RECORDS SHOWN:
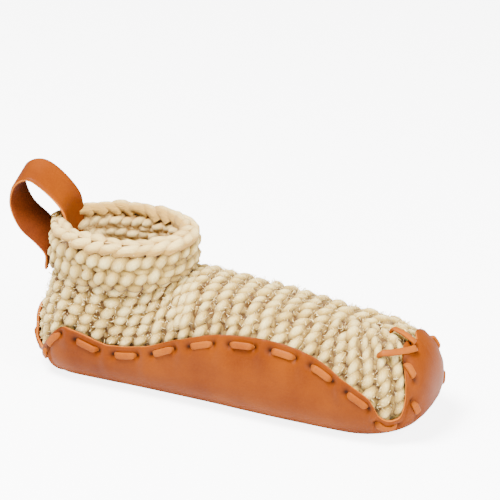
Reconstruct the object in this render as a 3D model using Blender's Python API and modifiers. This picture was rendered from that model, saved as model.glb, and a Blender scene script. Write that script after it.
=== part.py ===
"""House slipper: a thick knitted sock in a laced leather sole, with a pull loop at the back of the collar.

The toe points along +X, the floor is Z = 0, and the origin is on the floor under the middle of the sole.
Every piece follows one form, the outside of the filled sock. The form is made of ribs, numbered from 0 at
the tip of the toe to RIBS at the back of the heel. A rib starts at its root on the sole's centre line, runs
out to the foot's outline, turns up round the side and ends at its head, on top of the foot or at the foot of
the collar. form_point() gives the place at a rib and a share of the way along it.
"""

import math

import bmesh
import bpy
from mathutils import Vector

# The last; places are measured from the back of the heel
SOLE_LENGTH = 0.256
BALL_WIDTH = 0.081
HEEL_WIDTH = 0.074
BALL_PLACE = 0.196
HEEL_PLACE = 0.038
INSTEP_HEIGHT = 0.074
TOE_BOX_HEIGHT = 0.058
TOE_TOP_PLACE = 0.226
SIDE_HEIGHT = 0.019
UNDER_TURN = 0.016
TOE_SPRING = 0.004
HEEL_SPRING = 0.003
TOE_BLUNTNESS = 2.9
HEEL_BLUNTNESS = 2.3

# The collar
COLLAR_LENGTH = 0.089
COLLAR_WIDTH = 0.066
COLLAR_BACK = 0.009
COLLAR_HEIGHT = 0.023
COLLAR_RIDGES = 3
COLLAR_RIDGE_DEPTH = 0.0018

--

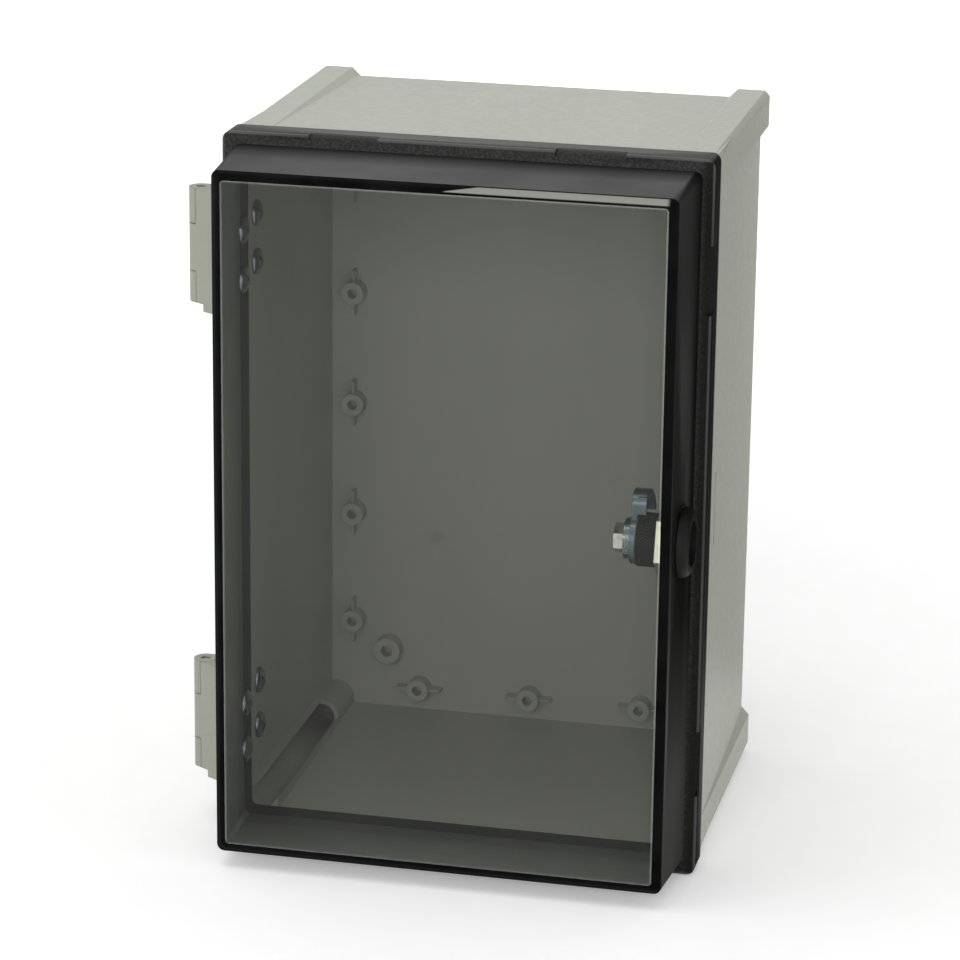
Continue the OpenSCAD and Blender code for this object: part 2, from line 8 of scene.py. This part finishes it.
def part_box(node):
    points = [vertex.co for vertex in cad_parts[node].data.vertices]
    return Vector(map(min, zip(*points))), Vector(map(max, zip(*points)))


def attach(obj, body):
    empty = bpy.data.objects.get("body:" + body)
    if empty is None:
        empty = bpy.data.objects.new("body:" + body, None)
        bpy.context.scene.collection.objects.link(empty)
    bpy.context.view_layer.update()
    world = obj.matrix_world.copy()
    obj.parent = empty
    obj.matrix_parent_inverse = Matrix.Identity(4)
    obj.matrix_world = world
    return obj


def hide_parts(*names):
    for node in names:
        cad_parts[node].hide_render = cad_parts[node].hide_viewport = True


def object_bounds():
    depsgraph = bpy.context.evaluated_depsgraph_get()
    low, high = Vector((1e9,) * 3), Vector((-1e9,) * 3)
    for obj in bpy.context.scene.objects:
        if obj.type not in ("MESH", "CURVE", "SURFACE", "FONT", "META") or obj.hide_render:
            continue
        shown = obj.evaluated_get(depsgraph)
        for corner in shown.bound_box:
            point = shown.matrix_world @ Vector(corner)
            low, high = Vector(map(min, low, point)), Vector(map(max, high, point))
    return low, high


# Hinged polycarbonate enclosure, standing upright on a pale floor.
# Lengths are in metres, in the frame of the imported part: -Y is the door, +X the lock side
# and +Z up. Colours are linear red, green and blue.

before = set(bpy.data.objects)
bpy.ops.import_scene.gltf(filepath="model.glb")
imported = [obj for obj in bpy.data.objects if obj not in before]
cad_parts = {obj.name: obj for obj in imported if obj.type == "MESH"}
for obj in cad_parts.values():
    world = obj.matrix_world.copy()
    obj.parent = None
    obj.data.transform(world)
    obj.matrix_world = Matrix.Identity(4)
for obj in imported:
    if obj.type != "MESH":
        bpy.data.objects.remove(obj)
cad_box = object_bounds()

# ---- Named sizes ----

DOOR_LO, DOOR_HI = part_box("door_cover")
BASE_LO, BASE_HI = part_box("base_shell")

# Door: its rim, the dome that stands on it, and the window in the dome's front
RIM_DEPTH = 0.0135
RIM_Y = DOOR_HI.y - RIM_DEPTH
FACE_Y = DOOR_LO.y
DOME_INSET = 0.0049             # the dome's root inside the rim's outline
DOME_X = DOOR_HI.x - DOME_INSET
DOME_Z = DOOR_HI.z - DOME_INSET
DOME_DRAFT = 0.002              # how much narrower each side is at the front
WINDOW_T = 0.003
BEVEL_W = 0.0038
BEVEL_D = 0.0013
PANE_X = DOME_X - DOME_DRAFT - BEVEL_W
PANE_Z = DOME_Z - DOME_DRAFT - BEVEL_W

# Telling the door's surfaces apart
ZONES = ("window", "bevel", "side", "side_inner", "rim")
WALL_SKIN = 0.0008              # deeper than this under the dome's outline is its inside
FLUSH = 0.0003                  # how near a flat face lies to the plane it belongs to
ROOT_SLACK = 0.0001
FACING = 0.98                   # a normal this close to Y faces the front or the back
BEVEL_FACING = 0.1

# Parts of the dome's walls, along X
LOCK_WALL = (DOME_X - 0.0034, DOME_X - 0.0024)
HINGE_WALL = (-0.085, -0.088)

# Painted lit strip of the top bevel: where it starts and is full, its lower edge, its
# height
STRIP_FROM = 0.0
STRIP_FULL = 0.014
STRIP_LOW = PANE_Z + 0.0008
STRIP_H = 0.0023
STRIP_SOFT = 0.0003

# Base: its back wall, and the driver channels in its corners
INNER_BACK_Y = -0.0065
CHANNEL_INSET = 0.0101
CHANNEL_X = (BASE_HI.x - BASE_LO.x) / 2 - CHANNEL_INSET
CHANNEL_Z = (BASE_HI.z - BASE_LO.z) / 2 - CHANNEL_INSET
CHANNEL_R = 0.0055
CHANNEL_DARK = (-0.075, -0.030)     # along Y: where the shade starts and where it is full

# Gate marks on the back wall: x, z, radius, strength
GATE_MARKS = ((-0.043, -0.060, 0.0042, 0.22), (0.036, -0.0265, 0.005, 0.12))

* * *

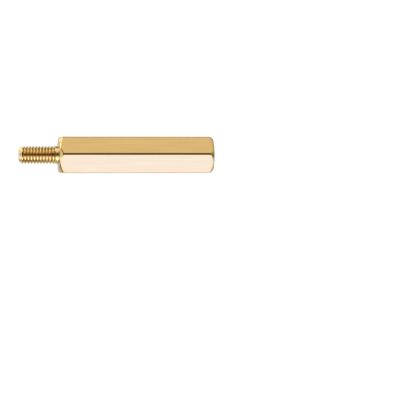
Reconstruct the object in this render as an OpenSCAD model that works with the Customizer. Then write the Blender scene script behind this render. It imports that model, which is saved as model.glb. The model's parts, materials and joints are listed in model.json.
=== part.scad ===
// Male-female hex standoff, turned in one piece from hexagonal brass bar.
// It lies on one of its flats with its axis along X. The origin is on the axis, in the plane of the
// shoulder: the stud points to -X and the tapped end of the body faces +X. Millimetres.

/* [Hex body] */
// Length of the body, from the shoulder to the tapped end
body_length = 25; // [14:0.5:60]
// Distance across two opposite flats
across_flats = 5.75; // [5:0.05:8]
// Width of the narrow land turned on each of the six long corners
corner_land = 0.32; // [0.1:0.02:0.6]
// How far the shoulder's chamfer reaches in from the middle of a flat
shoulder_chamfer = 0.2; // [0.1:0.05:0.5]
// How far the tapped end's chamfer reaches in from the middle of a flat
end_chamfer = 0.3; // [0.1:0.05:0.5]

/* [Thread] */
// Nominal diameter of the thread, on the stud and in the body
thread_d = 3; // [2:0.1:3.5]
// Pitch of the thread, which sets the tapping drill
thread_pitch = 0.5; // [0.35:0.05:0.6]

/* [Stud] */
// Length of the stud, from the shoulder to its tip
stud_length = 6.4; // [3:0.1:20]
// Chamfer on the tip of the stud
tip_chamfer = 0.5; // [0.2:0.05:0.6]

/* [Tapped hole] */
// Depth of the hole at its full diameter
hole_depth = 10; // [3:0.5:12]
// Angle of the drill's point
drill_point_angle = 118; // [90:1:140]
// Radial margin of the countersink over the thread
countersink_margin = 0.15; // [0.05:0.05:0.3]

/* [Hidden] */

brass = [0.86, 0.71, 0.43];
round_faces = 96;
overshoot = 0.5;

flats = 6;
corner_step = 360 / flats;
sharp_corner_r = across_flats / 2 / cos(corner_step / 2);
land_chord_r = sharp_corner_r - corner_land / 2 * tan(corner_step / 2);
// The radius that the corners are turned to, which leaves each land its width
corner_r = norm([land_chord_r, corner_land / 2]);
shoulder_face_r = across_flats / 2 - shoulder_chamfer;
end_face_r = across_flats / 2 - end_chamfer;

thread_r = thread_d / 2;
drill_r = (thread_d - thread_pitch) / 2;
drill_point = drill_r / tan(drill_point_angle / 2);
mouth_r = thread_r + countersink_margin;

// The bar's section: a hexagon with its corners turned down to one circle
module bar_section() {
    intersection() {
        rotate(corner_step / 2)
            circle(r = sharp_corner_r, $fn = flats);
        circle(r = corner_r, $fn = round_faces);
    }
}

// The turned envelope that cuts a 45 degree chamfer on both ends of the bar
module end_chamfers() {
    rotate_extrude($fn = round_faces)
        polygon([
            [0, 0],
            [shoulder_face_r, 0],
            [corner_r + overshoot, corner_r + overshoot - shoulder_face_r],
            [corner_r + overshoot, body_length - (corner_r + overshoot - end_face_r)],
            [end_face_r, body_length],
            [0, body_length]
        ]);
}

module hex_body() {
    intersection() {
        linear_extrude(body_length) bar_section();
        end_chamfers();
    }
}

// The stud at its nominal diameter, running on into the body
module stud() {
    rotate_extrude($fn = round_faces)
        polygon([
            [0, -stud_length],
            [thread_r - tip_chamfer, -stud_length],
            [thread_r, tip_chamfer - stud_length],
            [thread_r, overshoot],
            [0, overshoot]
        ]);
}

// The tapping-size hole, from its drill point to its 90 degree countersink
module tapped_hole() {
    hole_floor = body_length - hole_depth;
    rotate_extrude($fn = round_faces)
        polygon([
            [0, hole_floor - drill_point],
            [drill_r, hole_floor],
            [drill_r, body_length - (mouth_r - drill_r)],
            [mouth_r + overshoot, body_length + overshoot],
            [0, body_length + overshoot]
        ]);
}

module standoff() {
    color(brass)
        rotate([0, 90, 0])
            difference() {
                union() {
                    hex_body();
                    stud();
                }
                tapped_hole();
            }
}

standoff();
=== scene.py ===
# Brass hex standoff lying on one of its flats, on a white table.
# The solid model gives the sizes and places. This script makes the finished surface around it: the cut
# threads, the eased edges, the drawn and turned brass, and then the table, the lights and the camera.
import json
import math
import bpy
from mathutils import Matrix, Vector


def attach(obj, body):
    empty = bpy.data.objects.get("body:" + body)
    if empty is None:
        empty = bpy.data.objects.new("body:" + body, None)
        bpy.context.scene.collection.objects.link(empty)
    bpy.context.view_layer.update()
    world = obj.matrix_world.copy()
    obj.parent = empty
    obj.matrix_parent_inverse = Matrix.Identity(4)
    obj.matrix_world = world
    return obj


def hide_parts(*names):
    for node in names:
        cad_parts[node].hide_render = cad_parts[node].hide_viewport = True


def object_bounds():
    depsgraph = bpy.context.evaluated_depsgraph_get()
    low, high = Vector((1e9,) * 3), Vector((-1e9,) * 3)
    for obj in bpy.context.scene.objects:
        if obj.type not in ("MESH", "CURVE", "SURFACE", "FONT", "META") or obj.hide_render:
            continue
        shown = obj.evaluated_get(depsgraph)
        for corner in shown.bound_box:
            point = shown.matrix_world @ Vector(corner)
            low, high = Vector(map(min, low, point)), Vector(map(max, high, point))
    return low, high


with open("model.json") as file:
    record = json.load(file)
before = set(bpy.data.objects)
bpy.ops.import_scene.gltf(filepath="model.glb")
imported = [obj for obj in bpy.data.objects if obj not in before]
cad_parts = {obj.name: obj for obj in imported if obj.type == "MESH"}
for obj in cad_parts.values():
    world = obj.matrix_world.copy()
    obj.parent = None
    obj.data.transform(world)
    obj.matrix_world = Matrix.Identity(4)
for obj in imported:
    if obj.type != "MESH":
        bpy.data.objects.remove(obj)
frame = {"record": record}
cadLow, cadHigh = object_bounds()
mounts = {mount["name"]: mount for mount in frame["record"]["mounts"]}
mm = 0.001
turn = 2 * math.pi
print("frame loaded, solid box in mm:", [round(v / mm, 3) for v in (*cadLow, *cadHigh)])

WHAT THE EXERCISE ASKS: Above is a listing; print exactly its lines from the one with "Reconstruct the object in this render as a 3D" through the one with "of the collar.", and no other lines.

RESULT FOR THIS EXERCISE:
Reconstruct the object in this render as a 3D model using Blender's Python API and modifiers. This picture was rendered from that model, saved as model.glb, and a Blender scene script. Write that script after it.
=== part.py ===
"""House slipper: a thick knitted sock in a laced leather sole, with a pull loop at the back of the collar.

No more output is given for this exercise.